The excursion to Tilaurakot in Kapilvastu, roughly 27 kilometers from Lumbini, visits the ruins of the palace complex where Siddhartha spent his first 29 years. The archaeological remains are modest but the context is not. This is where he lived as a prince, married, had a son, and eventually looked over the palace wall and encountered an old man, a sick man, a corpse, and a wandering ascetic. Those four sights, the traditional account says, set him on the path. Drive to Shravasti on the final day of this section. The Buddha spent 25 consecutive monsoon seasons teaching in the Jetavana gardens here, donated to the monastic community by a merchant who is said to have paid for the land in gold coins laid end to end. The ruins of the Jetavana Monastery complex are the most extensive Buddhist archaeological site in northern India.

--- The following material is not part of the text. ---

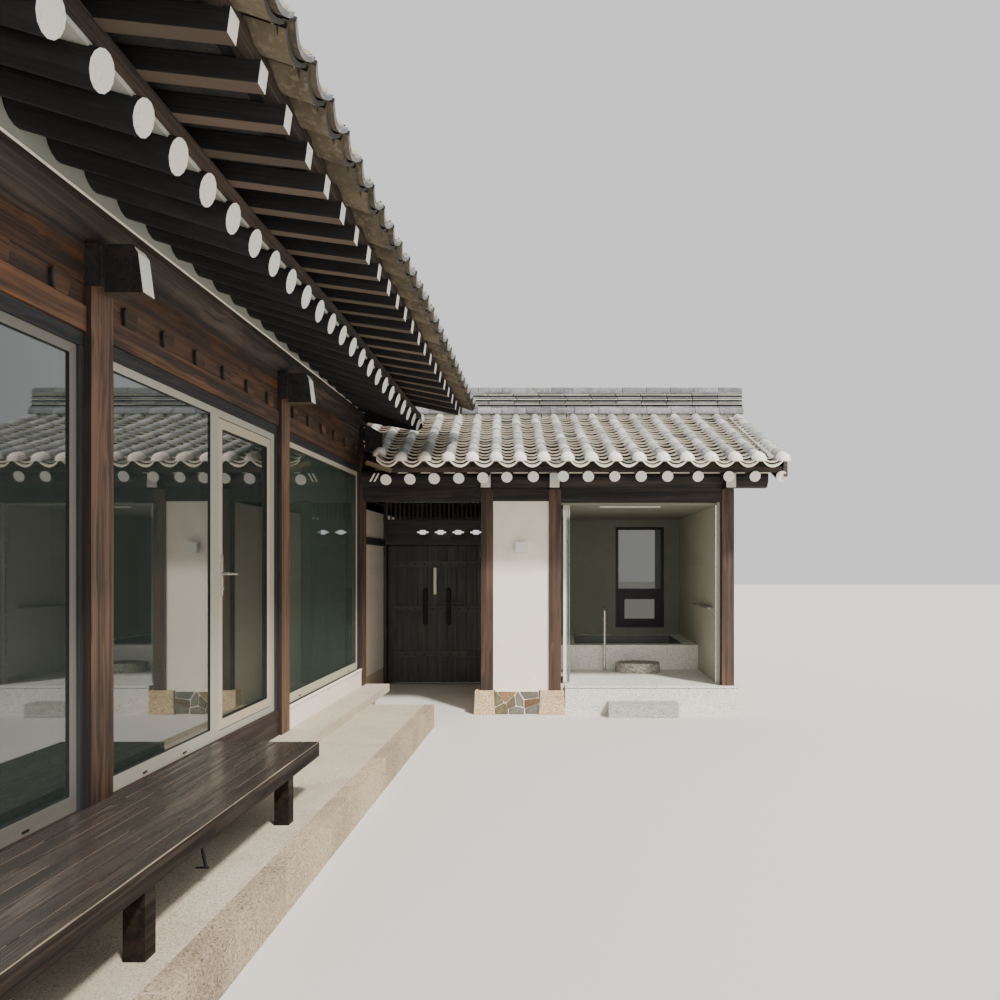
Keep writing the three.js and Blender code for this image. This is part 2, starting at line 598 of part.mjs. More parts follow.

Stay: Lumbini and Shravasti Hotels
Days 12 to 14 Return to Delhi
Depart Shravasti for the drive to Lucknow, the capital of Uttar Pradesh, for the rail or road connection back to Delhi. The journey retraces in reverse the general arc of the circuit: from the teaching years in the west back through the heartland of the Gangetic plain to the capital. Arrive in Delhi in the evening for the final night.
Day Thirteen is at leisure. The National Museum in Delhi holds one of the finest collections of Buddhist art in the world: Gandharan sculpture, bronzes, illuminated manuscripts, and the Lion Capital of Ashoka alongside the full sweep of the subcontinent's artistic history. The markets of Connaught Place and Lodi Colony offer the last opportunity for crafts, textiles, and the particular kind of shopping that only happens at the end of a long journey when you finally know what you want to take home. Private transfer to Indira Gandhi International Airport on the morning of Day Fourteen for your departure.